TASK PROMPT: Copy exactly, please, the lines of the data from its start through the line containing "return [first, second]".

DATA SEGMENT:
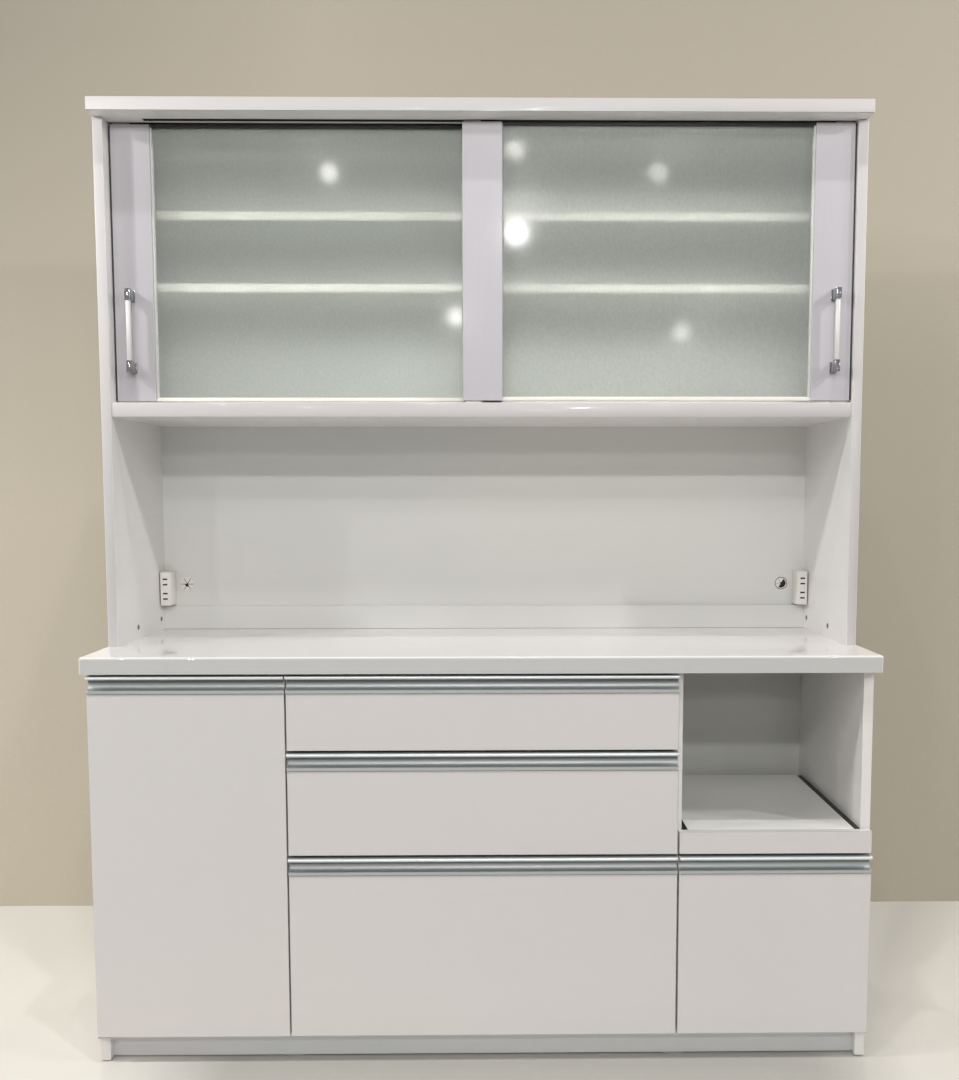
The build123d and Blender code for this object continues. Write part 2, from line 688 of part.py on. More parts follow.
def hutch_back():
    """The hutch's back panel with two cable holes."""
    edge = SIDE_IN + BACK_REBATE
    panel = block(-edge, edge, BACK_PANEL_FRONT, BACK_PANEL_REAR, BASE_HEIGHT, TOP_UNDER)
    middle = (BACK_PANEL_FRONT + BACK_PANEL_REAR) / 2
    hole = Rot(90, 0, 0) * Cylinder(GROMMET_HOLE_RADIUS, BACK_THICKNESS + 2 * CUT_PAST)
    for x, z in grommet_places():
        panel = panel - Pos(x, middle, z) * hole
    return panel


def hutch_rear_rail():
    """The low rail in front of the back panel, standing on the counter."""
    return block(-SIDE_IN, SIDE_IN, BACK_PANEL_FRONT - REAR_RAIL_THICKNESS, BACK_PANEL_FRONT,
                 BASE_HEIGHT, BASE_HEIGHT + REAR_RAIL_HEIGHT)


# Sliding doors

def door_spans(side):
    """Outer and inner x of a closed sliding door."""
    return side * DOOR_OUT, side * DOOR_IN


def door_stiles(side, face):
    """The two wide upright boards, grooved for the frame's beads."""
    outer, inner = door_spans(side)
    back = face + DOOR_THICKNESS
    first = eased(block(outer, outer - side * STILE_WIDTH, face, back, DOOR_BOTTOM, DOOR_TOP))
    second = eased(block(inner, inner + side * STILE_WIDTH, face, back, DOOR_BOTTOM, DOOR_TOP))
    return [first, second]


def door_frame(side, face):
    """Slim rails and beads between the stiles, with a groove for the glass all round."""
    outer, inner = door_spans(side)
    left, right = sorted((outer - side * STILE_WIDTH, inner + side * STILE_WIDTH))
    y0 = face + (DOOR_THICKNESS - DOOR_FRAME_THICKNESS) / 2
    y1 = y0 + DOOR_FRAME_THICKNESS
    pieces = [block(left, right, y0, y1, DOOR_BOTTOM, DOOR_BOTTOM + DOOR_RAIL),
              block(left, right, y0, y1, DOOR_TOP - DOOR_RAIL, DOOR_TOP),
              block(left, left + DOOR_BEAD, y0, y1, DOOR_BOTTOM + DOOR_RAIL, DOOR_TOP - DOOR_RAIL),
              block(right - DOOR_BEAD, right, y0, y1, DOOR_BOTTOM + DOOR_RAIL, DOOR_TOP - DOOR_RAIL)]
    pane = door_pane(side, face, GLASS_CLEARANCE)
    return [piece - pane for piece in pieces]


def door_pane(side, face, grow=0.0):
    """The glass, or with grow the space that it takes in the grooves."""
    outer, inner = door_spans(side)
    left, right = sorted((outer - side * STILE_WIDTH, inner + side * STILE_WIDTH))
    middle = face + DOOR_THICKNESS / 2
    half = GLASS_THICKNESS / 2 + grow
    reach_x = DOOR_BEAD - GLASS_GROOVE - grow
    reach_z = DOOR_RAIL - GLASS_GROOVE - grow
    return block(left + reach_x, right - reach_x, middle - half, middle + half,
                 DOOR_BOTTOM + reach_z, DOOR_TOP - reach_z)


def door_pull(side, face):
    """A square bar between two blocks that stand on the outer stile."""
    x = side * (DOOR_OUT - PULL_FROM_EDGE - PULL_BLOCK_WIDTH / 2)
    z = SILL_TOP + PULL_CENTRE_HEIGHT
    half = PULL_LENGTH / 2
    pieces = []
    for end in (-1, 1):
        low, high = sorted((z + end * half, z + end * (half - PULL_BLOCK_HEIGHT)))
        pieces.append(eased(block(x - PULL_BLOCK_WIDTH / 2, x + PULL_BLOCK_WIDTH / 2,
                                  face - PULL_REACH, face, low, high), PULL_EDGE))
    bar = block(x - PULL_BAR_WIDTH / 2, x + PULL_BAR_WIDTH / 2,
                face - PULL_REACH + PULL_EDGE, face - PULL_REACH + PULL_EDGE + PULL_BAR_DEPTH,
                z - half + PULL_BLOCK_HEIGHT, z + half - PULL_BLOCK_HEIGHT)
    upright = bar.edges().filter_by(Axis.Z)
    pieces.append(chamfer(upright, PULL_EDGE))
    return pieces


def door_glides(side, face):
    """Plastic glides that run in the grooves above and below the door."""
    outer, inner = door_spans(side)
    y = track_middle(face)
    y0 = y - GLIDE_THICKNESS / 2
    y1 = y + GLIDE_THICKNESS / 2
    sole = SILL_TOP - SILL_TRACK_DEPTH + TRACK_CLEARANCE
    tip = TOP_UNDER + TOP_TRACK_DEPTH - TRACK_CLEARANCE - SILL_TRACK_DEPTH / 2
    pieces = []
    for x, towards in ((outer, -side), (inner, side)):
        start = x + towards * GLIDE_INSET
        end = start + towards * GLIDE_LENGTH
        pieces.append(block(start, end, y0, y1, sole, DOOR_BOTTOM))
        pieces.append(block(start, end, y0, y1, DOOR_TOP, tip))
    return pieces


def save_sliding_doors():
    """The left door runs in the rear track and the right door in the front one."""
    for name, side, face in (("left_glass_door", -1, REAR_DOOR_FACE), ("right_glass_door", 1, FRONT_DOOR_FACE)):
        save(name + "_stiles", door_stiles(side, face))
        save(name + "_frame", door_frame(side, face))
        save(name + "_pane", door_pane(side, face))
        save(name + "_pull", door_pull(side, face))
        save(name + "_glides", door_glides(side, face))


# Fittings in the open counter space

def power_outlet():
    """A slim socket block in the right rear corner with two pairs of slots."""
    right = SIDE_IN - OUTLET_SIDE_GAP
    left = right - OUTLET_WIDTH
    low = BASE_HEIGHT + REAR_RAIL_HEIGHT + OUTLET_ABOVE_RAIL
    front = BACK_PANEL_FRONT - OUTLET_DEPTH
    body = eased(block(left, right, front, BACK_PANEL_FRONT, low, low + OUTLET_HEIGHT), OUTLET_EDGE)
    middle_x = (left + right) / 2
    middle_z = low + OUTLET_HEIGHT / 2
    for pair in (-1, 1):
        for blade in (-1, 1):
            z = middle_z + pair * OUTLET_PAIR_PITCH / 2 + blade * OUTLET_SLOT_PITCH / 2
            body = body - Pos(middle_x, front, z) * Box(OUTLET_SLOT_WIDTH, 2 * OUTLET_SLOT_DEPTH,
                                                        OUTLET_SLOT_HEIGHT)
    return body


def cable_grommet(x, z):
    """A flanged ring whose front is closed by a membrane with star-shaped slits."""
    sleeve_radius = GROMMET_HOLE_RADIUS - GROMMET_CLEARANCE
    ring = Cylinder(GROMMET_FLANGE_RADIUS, GROMMET_FLANGE, align=(Align.CENTER, Align.CENTER, Align.MIN))
    sleeve = Pos(0, 0, -BACK_THICKNESS) * Cylinder(sleeve_radius, BACK_THICKNESS,
                                                   align=(Align.CENTER, Align.CENTER, Align.MIN))
    bore = Pos(0, 0, -BACK_THICKNESS) * Cylinder(sleeve_radius - GROMMET_WALL, BACK_THICKNESS,
                                                 align=(Align.CENTER, Align.CENTER, Align.MIN))
    body = ring + sleeve - bore
    reach = sleeve_radius - GROMMET_WALL
    for turn in range(GROMMET_SLITS):
        slit = Pos(reach / 2, 0, GROMMET_FLANGE / 2) * Box(reach, GROMMET_SLIT, GROMMET_FLANGE * 2)
        body = body - Rot(0, 0, turn * 360 / GROMMET_SLITS) * slit
    return Pos(x, BACK_PANEL_FRONT, z) * Rot(90, 0, 0) * body


def fixing_caps():
    """Caps over the screws that tie the hutch sides to the base."""
    caps = []
    for row in range(2):
        y = HUTCH_FRONT + CAP_FROM_FRONT + row * CAP_SPACING
        cap = Pos(SIDE_IN - CAP_THICKNESS / 2, y, BASE_HEIGHT + CAP_HEIGHT) * Rot(0, 90, 0) * Cylinder(
            CAP_RADIUS, CAP_THICKNESS)
        caps += both_sides(cap)
    return caps


def main():
    os.makedirs("parts", exist_ok=True)
    save("base_side_left", base_side(-1))
    save("base_side_right", base_side(1))
    save("base_partitions", base_partitions())
    save("base_bottom_board", base_bottom())
    save("base_back_panel", base_back())
    save("base_top_rails", base_top_rails())
    save("kickboard", kickboard())
    save("floor_pads", floor_pads())
    save("counter_top", counter_top())
    save("base_shelves", base_shelves())
    save("shelf_pins", [shelf_pin(place) for place in pin_places()])
    save("door_pivots", door_pivots())
    save("lower_door_panel", door_panel())
    save("lower_door_handle", door_handle())
    outers = save_drawers()
    outers += save_tray()
    save("slide_outer_members", outers)
    save("hutch_side_left", hutch_side(-1))
    save("hutch_side_right", hutch_side(1))
    save("hutch_top_board", hutch_top())
    save("hutch_sill_board", hutch_sill())
    save("hutch_partition", hutch_partition())
    save("hutch_back_panel", hutch_back())
    save("hutch_rear_rail", hutch_rear_rail())
    save("hutch_shelves", hutch_shelves())
    save_sliding_doors()
    save("power_outlets", both_sides(power_outlet()))
    save("cable_grommets", [cable_grommet(x, z) for x, z in grommet_places()])
    save("fixing_caps", fixing_caps())


main()
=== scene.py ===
import json
from math import cos, pi, radians, sin

import bmesh
import bpy
from bpy.props import FloatProperty, FloatVectorProperty, PointerProperty
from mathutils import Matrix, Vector


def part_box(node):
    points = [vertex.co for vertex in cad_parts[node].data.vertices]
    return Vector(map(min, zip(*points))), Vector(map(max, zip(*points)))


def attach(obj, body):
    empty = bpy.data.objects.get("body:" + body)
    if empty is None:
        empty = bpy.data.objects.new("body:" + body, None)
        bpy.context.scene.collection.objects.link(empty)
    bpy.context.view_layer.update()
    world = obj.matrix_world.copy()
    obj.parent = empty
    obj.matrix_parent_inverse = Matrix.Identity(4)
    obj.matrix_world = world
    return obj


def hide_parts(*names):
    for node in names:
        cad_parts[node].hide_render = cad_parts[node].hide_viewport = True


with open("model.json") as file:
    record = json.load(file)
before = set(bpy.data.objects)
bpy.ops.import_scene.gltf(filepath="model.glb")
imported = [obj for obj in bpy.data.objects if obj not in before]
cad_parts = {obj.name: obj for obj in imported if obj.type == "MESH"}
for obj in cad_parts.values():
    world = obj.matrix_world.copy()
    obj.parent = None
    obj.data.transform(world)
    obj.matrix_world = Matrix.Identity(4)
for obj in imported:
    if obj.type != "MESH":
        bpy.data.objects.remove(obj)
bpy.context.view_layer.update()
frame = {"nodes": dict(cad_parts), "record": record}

bl_info = {
    "name": "Kitchen Board Finisher",
    "version": (1, 0, 0),
    "blender": (4, 5, 0),
    "location": "3D View > Sidebar > Kitchen Board",
    "description": "Finishes, trim, fittings and a studio for a two-piece kitchen cabinet",
    "category": "Object",
}

MM = 0.001
SLOT_COLOURS = {m["slot"]: tuple(m["base_color"][:3]) for m in frame["record"]["materials"]}

SIDES = (-1, 1)
DRAWERS = ("upper_drawer", "middle_drawer", "lower_drawer", "deep_drawer")
GLASS_DOORS = {"left_glass_door": -1, "right_glass_door": 1}
BASE_BOARDS = ["base_side_left", "base_side_right", "base_partitions"]
HUTCH_BOARDS = ["hutch_side_left", "hutch_side_right", "hutch_top_board", "hutch_sill_board"]
FRONTS = [d + "_front" for d in DRAWERS] + ["lower_door_panel", "tray_fascia"]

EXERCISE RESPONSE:
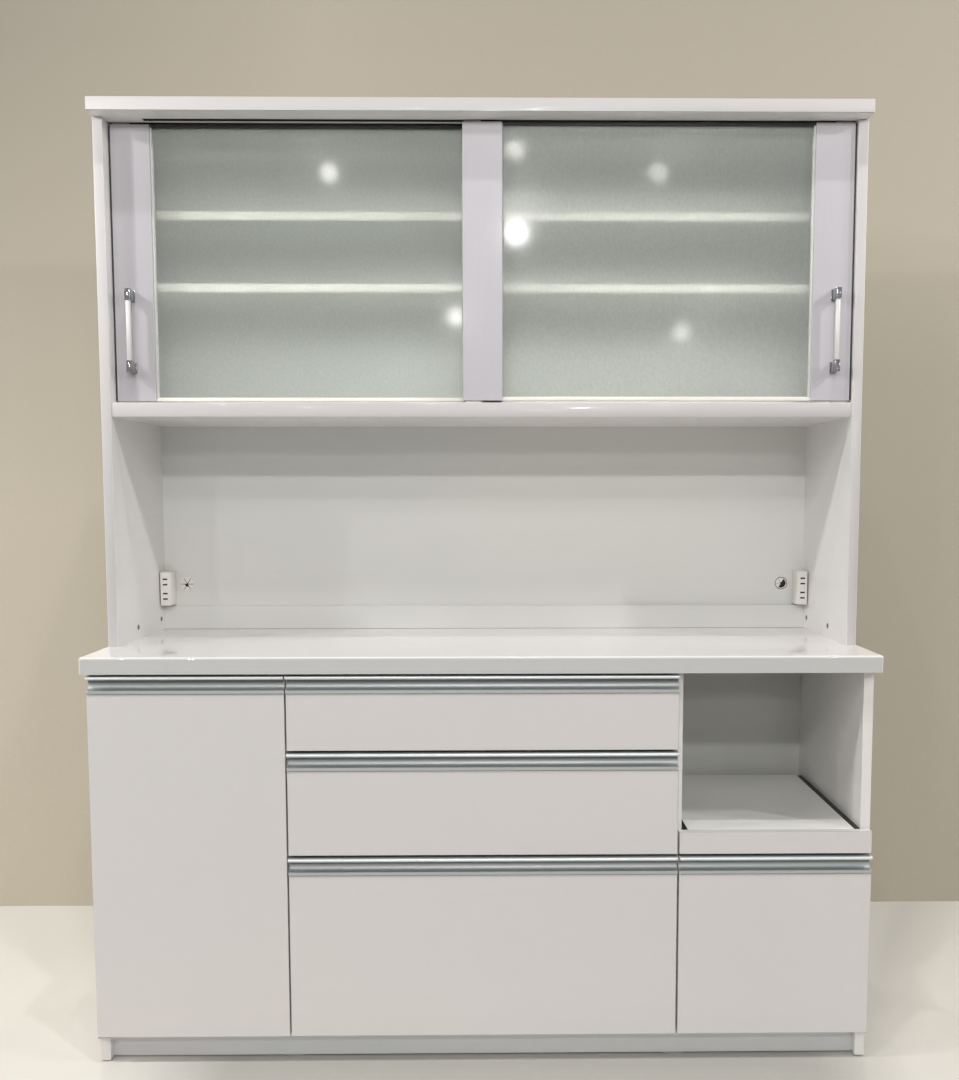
The build123d and Blender code for this object continues. Write part 2, from line 688 of part.py on. More parts follow.
def hutch_back():
    """The hutch's back panel with two cable holes."""
    edge = SIDE_IN + BACK_REBATE
    panel = block(-edge, edge, BACK_PANEL_FRONT, BACK_PANEL_REAR, BASE_HEIGHT, TOP_UNDER)
    middle = (BACK_PANEL_FRONT + BACK_PANEL_REAR) / 2
    hole = Rot(90, 0, 0) * Cylinder(GROMMET_HOLE_RADIUS, BACK_THICKNESS + 2 * CUT_PAST)
    for x, z in grommet_places():
        panel = panel - Pos(x, middle, z) * hole
    return panel


def hutch_rear_rail():
    """The low rail in front of the back panel, standing on the counter."""
    return block(-SIDE_IN, SIDE_IN, BACK_PANEL_FRONT - REAR_RAIL_THICKNESS, BACK_PANEL_FRONT,
                 BASE_HEIGHT, BASE_HEIGHT + REAR_RAIL_HEIGHT)


# Sliding doors

def door_spans(side):
    """Outer and inner x of a closed sliding door."""
    return side * DOOR_OUT, side * DOOR_IN


def door_stiles(side, face):
    """The two wide upright boards, grooved for the frame's beads."""
    outer, inner = door_spans(side)
    back = face + DOOR_THICKNESS
    first = eased(block(outer, outer - side * STILE_WIDTH, face, back, DOOR_BOTTOM, DOOR_TOP))
    second = eased(block(inner, inner + side * STILE_WIDTH, face, back, DOOR_BOTTOM, DOOR_TOP))
    return [first, second]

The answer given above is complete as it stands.